§ **Aim**:
Repeat exactly the lines between and including those that contain "Write part 2 of" and "root_angle = math.atan2(root_z, root_x)". Output no other line.

§ **Stored data**:
----

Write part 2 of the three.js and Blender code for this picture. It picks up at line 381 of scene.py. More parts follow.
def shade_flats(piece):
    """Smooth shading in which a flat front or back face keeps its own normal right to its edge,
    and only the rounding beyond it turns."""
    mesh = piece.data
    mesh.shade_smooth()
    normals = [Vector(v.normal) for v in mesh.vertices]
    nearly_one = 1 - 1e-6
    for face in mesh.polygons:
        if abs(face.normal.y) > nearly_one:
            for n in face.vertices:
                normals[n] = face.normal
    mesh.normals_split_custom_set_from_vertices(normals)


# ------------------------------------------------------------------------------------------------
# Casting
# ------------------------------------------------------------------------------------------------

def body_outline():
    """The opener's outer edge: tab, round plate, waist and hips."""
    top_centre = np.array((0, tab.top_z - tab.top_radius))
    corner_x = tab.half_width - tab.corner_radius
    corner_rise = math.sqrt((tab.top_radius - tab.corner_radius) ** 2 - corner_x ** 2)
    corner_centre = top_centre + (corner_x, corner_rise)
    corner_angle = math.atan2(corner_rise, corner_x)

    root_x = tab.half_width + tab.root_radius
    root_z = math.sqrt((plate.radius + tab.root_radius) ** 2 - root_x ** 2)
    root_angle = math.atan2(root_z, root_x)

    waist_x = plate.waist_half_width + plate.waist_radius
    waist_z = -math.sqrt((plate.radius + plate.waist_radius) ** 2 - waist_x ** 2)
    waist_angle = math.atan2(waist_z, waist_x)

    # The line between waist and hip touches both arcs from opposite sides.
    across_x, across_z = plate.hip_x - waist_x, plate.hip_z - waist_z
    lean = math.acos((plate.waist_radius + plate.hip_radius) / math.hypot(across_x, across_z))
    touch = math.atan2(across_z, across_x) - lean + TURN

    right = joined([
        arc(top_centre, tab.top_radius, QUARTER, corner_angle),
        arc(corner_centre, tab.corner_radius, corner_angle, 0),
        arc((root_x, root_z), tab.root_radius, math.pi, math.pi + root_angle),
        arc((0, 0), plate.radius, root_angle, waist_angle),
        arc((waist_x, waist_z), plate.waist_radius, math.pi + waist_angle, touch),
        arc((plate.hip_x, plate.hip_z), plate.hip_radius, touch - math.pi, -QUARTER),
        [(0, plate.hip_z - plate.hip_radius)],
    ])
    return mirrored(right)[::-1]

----

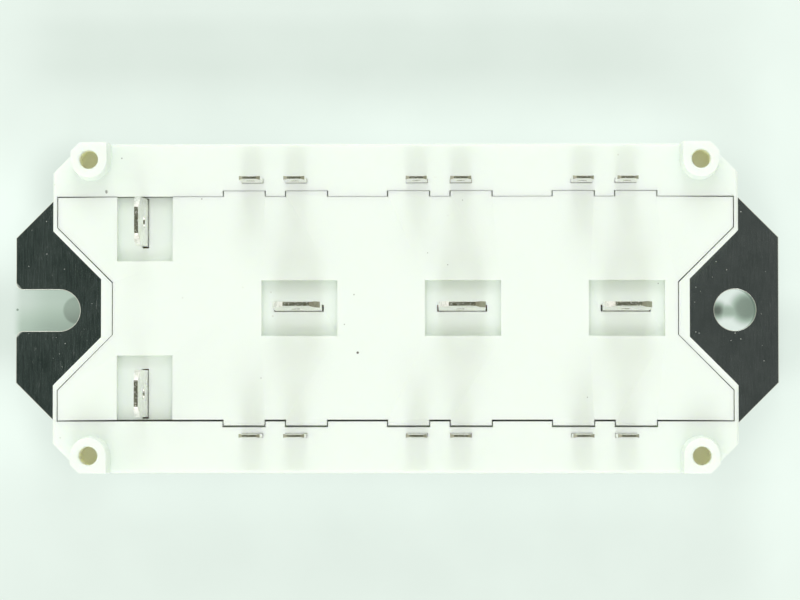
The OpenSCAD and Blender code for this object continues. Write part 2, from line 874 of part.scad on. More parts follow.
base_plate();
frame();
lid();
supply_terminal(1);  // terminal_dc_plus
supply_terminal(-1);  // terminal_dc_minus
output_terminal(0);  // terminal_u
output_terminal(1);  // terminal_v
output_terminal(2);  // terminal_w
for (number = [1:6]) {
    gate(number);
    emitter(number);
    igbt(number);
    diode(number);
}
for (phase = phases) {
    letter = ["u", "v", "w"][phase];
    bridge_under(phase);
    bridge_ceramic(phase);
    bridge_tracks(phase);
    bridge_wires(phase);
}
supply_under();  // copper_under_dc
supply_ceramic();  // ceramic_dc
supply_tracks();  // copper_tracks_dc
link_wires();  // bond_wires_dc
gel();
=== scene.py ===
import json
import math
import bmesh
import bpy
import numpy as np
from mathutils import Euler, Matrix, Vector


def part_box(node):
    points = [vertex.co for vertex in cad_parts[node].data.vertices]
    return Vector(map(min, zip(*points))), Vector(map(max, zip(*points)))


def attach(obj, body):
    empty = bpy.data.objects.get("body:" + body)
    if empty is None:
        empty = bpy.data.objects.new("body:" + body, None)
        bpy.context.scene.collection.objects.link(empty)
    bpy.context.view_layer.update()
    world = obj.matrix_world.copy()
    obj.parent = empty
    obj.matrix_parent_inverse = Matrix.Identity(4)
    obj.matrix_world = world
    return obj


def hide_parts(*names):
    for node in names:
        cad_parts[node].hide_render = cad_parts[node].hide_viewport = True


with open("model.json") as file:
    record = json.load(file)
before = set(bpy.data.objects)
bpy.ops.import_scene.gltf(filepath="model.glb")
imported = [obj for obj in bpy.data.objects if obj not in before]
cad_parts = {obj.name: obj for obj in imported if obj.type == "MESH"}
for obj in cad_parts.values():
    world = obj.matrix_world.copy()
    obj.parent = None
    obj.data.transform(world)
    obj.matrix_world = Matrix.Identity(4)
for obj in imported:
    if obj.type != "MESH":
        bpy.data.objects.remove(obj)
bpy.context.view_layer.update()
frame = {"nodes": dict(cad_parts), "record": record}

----

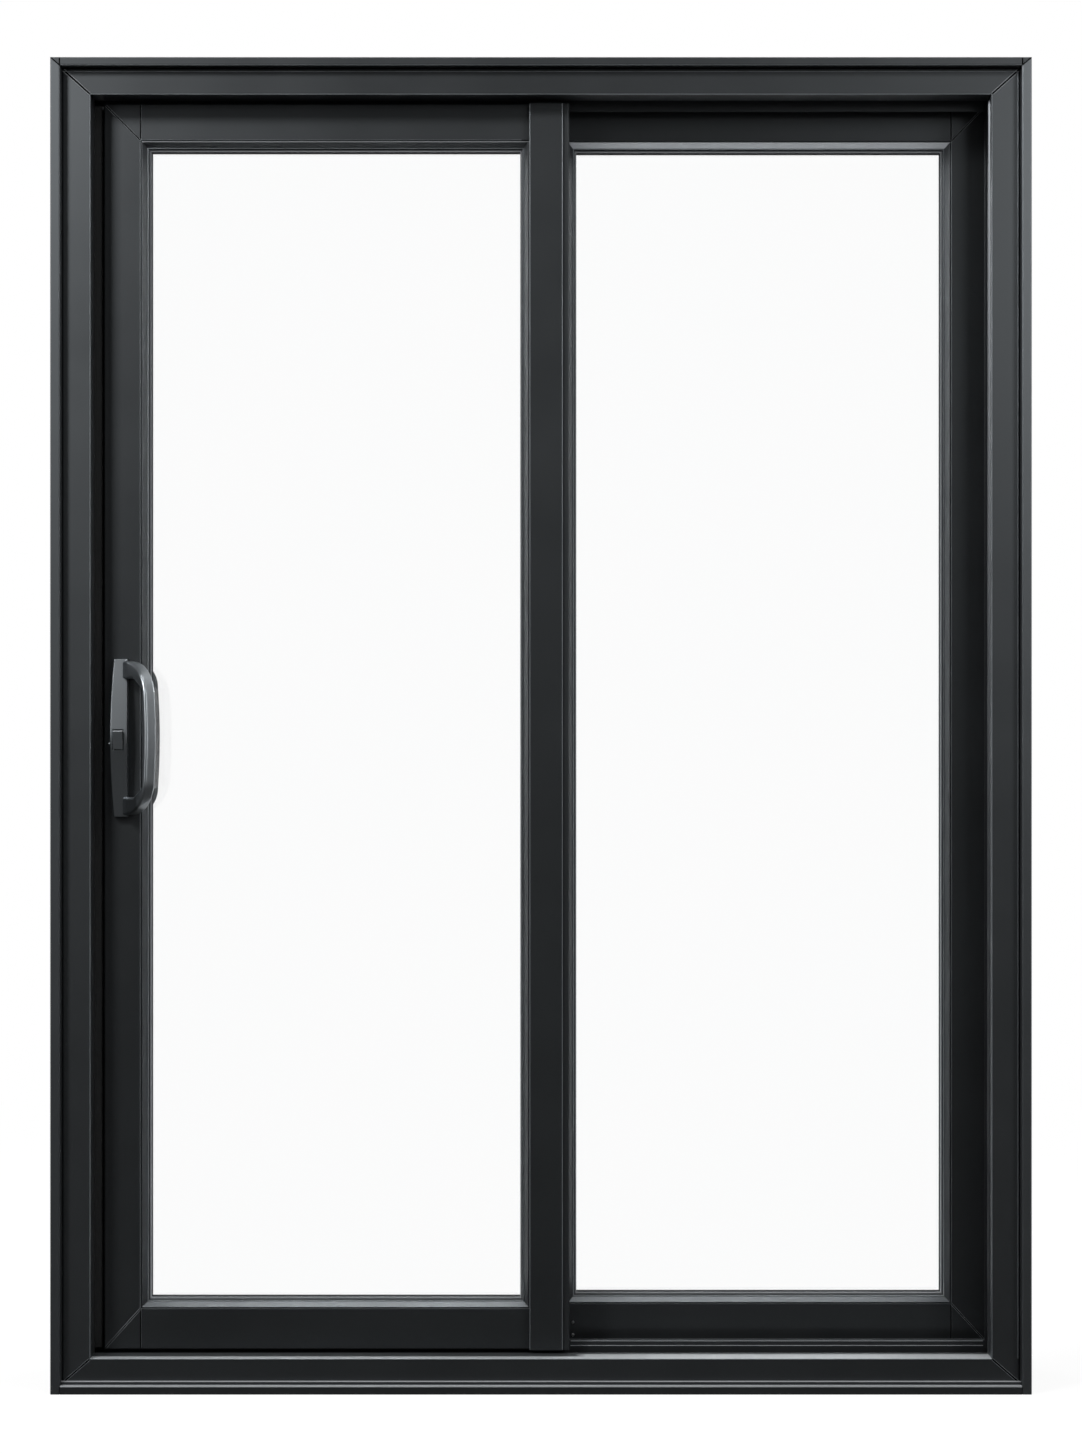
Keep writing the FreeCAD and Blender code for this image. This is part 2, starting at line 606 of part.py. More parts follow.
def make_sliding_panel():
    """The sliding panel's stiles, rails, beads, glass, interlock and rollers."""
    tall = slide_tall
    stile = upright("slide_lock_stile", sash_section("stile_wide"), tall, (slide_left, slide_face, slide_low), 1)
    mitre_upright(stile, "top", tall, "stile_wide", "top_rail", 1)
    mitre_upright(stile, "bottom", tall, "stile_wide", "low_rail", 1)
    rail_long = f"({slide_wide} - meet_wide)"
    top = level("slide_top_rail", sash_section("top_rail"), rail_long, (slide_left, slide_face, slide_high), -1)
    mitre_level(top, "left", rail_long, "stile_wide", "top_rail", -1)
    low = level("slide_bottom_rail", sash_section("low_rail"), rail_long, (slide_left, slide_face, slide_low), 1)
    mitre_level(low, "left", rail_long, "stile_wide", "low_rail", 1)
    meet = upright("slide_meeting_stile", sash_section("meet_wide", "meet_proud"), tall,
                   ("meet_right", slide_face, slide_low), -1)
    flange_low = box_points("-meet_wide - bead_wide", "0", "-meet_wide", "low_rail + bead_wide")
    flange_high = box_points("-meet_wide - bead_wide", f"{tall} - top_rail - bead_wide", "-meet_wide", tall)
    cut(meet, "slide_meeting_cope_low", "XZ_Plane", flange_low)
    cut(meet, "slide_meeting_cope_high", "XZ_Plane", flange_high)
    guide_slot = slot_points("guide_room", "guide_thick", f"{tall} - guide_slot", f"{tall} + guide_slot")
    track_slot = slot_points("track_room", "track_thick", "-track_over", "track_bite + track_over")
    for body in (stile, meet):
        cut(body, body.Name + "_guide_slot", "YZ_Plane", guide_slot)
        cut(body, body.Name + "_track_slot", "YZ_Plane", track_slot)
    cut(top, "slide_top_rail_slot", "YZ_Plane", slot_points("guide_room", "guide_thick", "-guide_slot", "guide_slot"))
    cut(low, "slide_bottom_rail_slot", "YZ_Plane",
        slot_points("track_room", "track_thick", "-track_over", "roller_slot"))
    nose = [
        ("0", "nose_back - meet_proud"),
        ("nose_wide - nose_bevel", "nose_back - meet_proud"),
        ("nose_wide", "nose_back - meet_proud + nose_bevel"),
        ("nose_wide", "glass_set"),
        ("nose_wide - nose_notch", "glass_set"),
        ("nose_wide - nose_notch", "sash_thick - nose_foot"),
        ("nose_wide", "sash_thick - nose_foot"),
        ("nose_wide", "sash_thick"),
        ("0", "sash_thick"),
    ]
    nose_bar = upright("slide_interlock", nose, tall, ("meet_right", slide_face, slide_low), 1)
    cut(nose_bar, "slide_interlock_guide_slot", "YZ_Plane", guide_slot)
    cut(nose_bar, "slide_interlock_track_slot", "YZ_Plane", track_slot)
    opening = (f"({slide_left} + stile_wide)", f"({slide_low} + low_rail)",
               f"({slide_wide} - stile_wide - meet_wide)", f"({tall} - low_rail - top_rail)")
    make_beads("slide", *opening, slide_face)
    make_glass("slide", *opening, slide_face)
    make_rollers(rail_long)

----

§ **Finished task**:
Write part 2 of the three.js and Blender code for this picture. It picks up at line 381 of scene.py. More parts follow.
def shade_flats(piece):
    """Smooth shading in which a flat front or back face keeps its own normal right to its edge,
    and only the rounding beyond it turns."""
    mesh = piece.data
    mesh.shade_smooth()
    normals = [Vector(v.normal) for v in mesh.vertices]
    nearly_one = 1 - 1e-6
    for face in mesh.polygons:
        if abs(face.normal.y) > nearly_one:
            for n in face.vertices:
                normals[n] = face.normal
    mesh.normals_split_custom_set_from_vertices(normals)


# ------------------------------------------------------------------------------------------------
# Casting
# ------------------------------------------------------------------------------------------------

def body_outline():
    """The opener's outer edge: tab, round plate, waist and hips."""
    top_centre = np.array((0, tab.top_z - tab.top_radius))
    corner_x = tab.half_width - tab.corner_radius
    corner_rise = math.sqrt((tab.top_radius - tab.corner_radius) ** 2 - corner_x ** 2)
    corner_centre = top_centre + (corner_x, corner_rise)
    corner_angle = math.atan2(corner_rise, corner_x)

    root_x = tab.half_width + tab.root_radius
    root_z = math.sqrt((plate.radius + tab.root_radius) ** 2 - root_x ** 2)
    root_angle = math.atan2(root_z, root_x)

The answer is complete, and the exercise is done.